Scholars who wish to conduct genealogical research are well served by a large secondary collection of monographs relating to Irish history, genealogical research, immigration both general and region specific. The library also has access to useful research tools such as Griffith’s Valuation of 1846 and a number of almanacs, registers and magazines relating to Dublin dating from the mid-eighteenth century to the mid-twentieth century, which includes a full run of Pettigrew and Oulton’s Dublin Almanac (1834-1848).
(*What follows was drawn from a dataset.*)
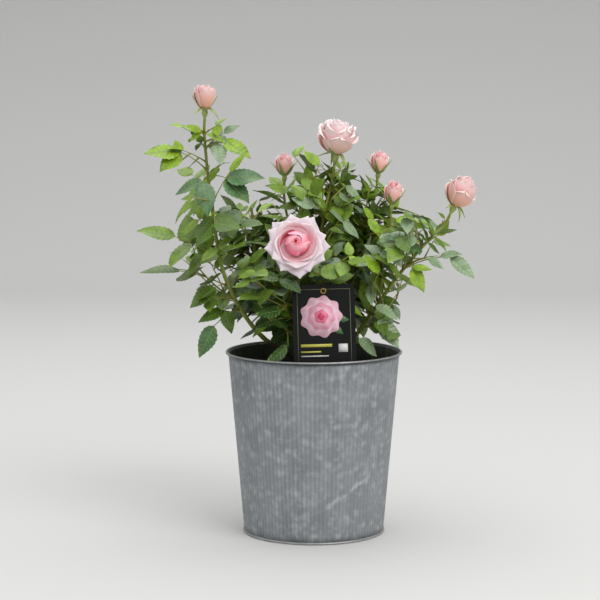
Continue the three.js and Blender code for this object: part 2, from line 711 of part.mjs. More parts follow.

The library has a strong collection of eighteenth- and nineteenth-century Antiquarian works, in addition to a considerable number of histories of Ireland and guides to Ireland from the seventeenth and eighteenth centuries. The histories include those by James Ware, Edmund Spenser and Edmund Campion. The manuscript collection contains a number of relevant holdings including papers relating to Christopher Colles (1738-1816); a civil engineer who did pioneering work with highway planning, the development of the telegraph, and inland navigation in New York State. In addition to several editions of Moore’s Irish Melodies and a collection of books on Irish music by Chief Francis O’Neill, the library has a substantial number of musical scores relating to Ireland.

Within its Irish collection the Newberry Library houses over three hundred Irish language related texts which were published from the seventeenth to the twentieth century. The library holds a number of Irish language bibles and has the first Irish translation of the New Testament that was given by Queen Elizabeth to a family in Ireland in 1602. Other religious material in Irish include homilies, parts of a seventeenth-century catechism by Bonaventura O’Hussey and a 1639 catechism which was the first book published in Roman type in the Irish language.